工业上合成氨需要在中温高压下进行，反应条件苛刻，通过电化学实现常压下氨的合成具有重大的研究意义。本项目以原位脱溶纳米Ru改性的LSCrF作为阴极，GDC作为固体电解质组成SOEC反应器中温常压下电化学合成氨。通过研究阴极组分和晶体结构参数的关系，设计阴极材料；计算和测量阴极材料的部分热力学参数，研究阴极材料脱溶反应的优势区相图，深入分析脱溶的反应机制，制备SOEC阴极表面纳米Ru催化层；研究催化层对阴极结构、性能和氨合成效率的影响规律；研究外加电场、工作温度、气体分压对氨合成效率的影响，优化合成工艺；研究纳米Ru改性阴极材料的氧化-还原行为、氧传输行为，及材料对反应气体的吸脱附行为，分析表面改性促进阴极催化反应的机理；建立电场强度、温度、氮气和水蒸气分压与氨合成率的关系方程。通过上述研究，为原位脱溶改性阴极材料和以氮气、水蒸气为原料中温常压下电化学合成氨气提供理论依据。

本项目以固体氧化物电解池（SOEC）的阴极为研究对象，通过原位脱溶纳米金属粒子表面改性的方法来提高阴极的电导率和电催化活性，进而提高SOEC常压下电化学合成氨的速率。.首先采用高温固相反应合成制备了La0.33Sr0.67CrxFe1-xO3-δ（LSCrF）阴极粉体。
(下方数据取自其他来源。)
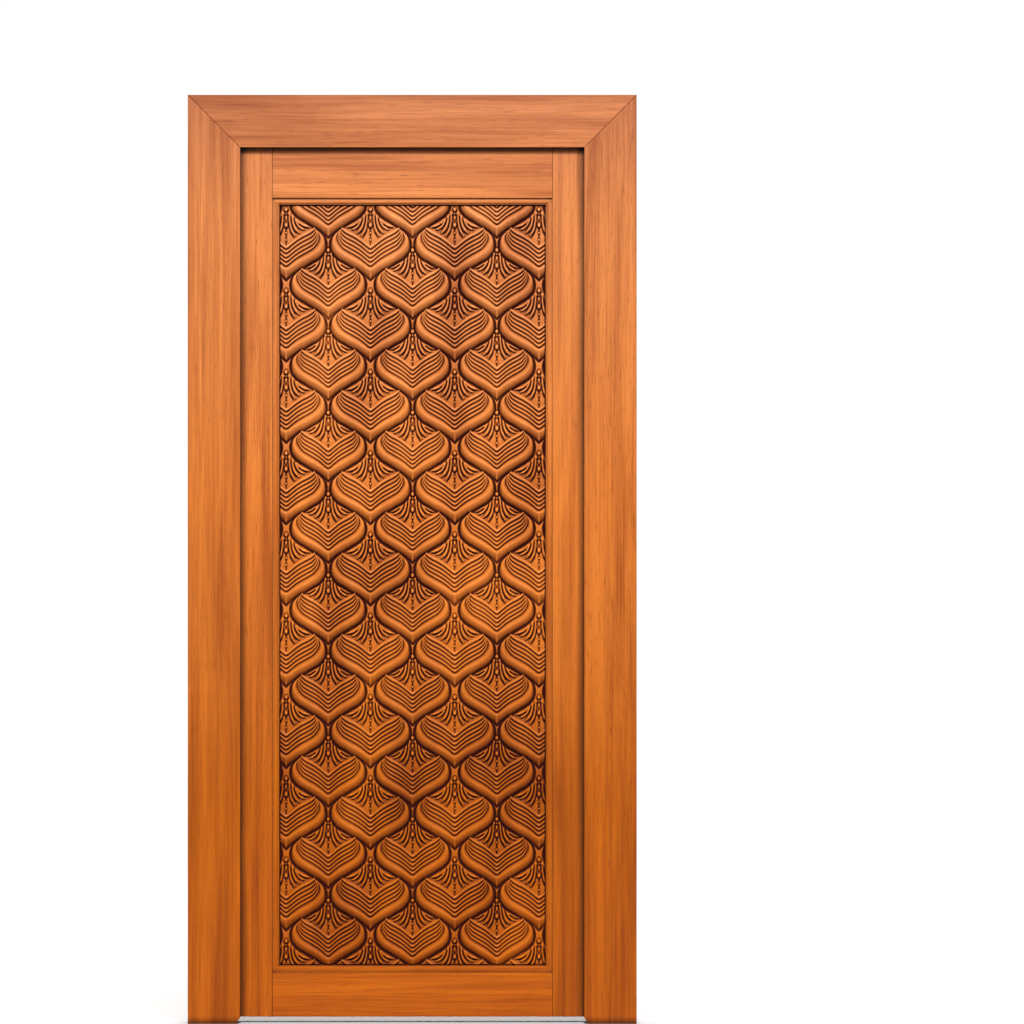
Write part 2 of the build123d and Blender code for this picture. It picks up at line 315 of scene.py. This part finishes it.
def make_tile():
    """Heights over half a pitch across and one pitch up, and distances to the ribs' outer edges."""
    half_pitch = PITCH_X / 2
    across = np.linspace(0, half_pitch, round(half_pitch / TILE_STEP) + 1)
    up = np.arange(round(PITCH_Z / TILE_STEP)) * PITCH_Z / round(PITCH_Z / TILE_STEP)
    x, z = np.meshgrid(across, up, indexing="ij")
    height = np.full(x.shape, NO_LEAF)
    edge = np.full(x.shape, np.inf)
    for offset in (-PITCH_Z, 0, PITCH_Z):
        second_x = (half_pitch - x) / SECOND_LEAF_WIDTH
        second_z = (z - offset + SECOND_COLUMN_DROP) / SECOND_LEAF_HEIGHT
        for leaf_x, leaf_z in ((x, z - offset), (second_x, second_z)):
            one, to_edge = leaf_height(leaf_x, leaf_z)
            height, edge = np.maximum(height, one), np.minimum(edge, to_edge)
    spots = []
    for offset in (0, PITCH_Z, 2 * PITCH_Z):
        spots += [(x, z - offset), (half_pitch - x, z - offset + FAN_COLUMN_DROP)]
    web = np.full(x.shape, WEB_HEIGHT)
    for fan_x, fan_z in spots:
        here = (fan_z < FAN_TOP) & (fan_z > FAN_FOOT) & (fan_x < FAN_HALF_WIDTH)
        web = np.where(here, fan_height(fan_x, fan_z), web)
    web = WEB_AT_RIB + (web - WEB_AT_RIB) * ease(edge / WEB_EDGE_WIDTH)
    for fan_x, fan_z in spots:
        here = (fan_z < 0) & (fan_z > FAN_FOOT) & (fan_x < FAN_BEADS_HALF_WIDTH)
        web = np.where(here, beaded(web, fan_x, fan_z), web)
    return blurred(np.where(height >= 0, height, web), 1), edge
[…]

在对阴极组分设计进行了优化的基础上复合Ce0.8Gd0.2O2-δ（GDC），并通过原位脱溶的方法成功制备出Ru纳米粒子修饰的LSCrF-GDC阴极，Ru纳米粒子为球形，颗粒在5nm左右。 .研究了阴极厚度、微观结构以及阴极组分对电极极化阻抗的影响规律，结果表明当x=0.67，阴极厚度为20.75μm，使用聚甲基丙烯酸甲酯（PMMA，5μm）作为造孔剂时，LSCrF-GDC电极的极化阻抗最小，700℃时为4.025Ωcm2。在研究的温度范围内（600-800℃），Ru纳米粒子修饰后阴极的极化阻抗显著降低，700℃的极化阻抗为3.495Ωcm2，下降了13.17%。 .以N2和H2O为原料，通过LSCrF-GDC/GDC/BCFN-GDC单电解池实现了常压下电化学合成氨，研究了温度、电压对合成氨速率的影响。在研究的400-750℃范围内，氨的合成速率随着温度升高先增大后减小，电压升高，氨的合成速率增大，但过高的电压会降低电池稳定性，减少电池寿命。550℃，1.6V电压条件下，以LSCrF-GDC为阴极氨的合成速率可以达到2.37×10E-10mols-1cm-2；Ru纳米粒子修饰后LSCrF-GDC阴极后，在相同电压和温度条件下，电池的电流密度提高，氨合成速率相应提高，550 ℃可达到4.73×10E-10mols-1cm-2，提高了99.58%。.Ru纳米粒子在材料表面析出增加了电极表面的活性位点，同时晶体中产生更多的氧空位，有利于氧离子的表面吸附和体传输，产生更多的氢离子参与氨合成反应。Ru纳米粒子修饰的LSCrF-GDC阴极粉体表面碱活性位点增多，有利于N2的解离吸附，也促进了氨合成反应的进行。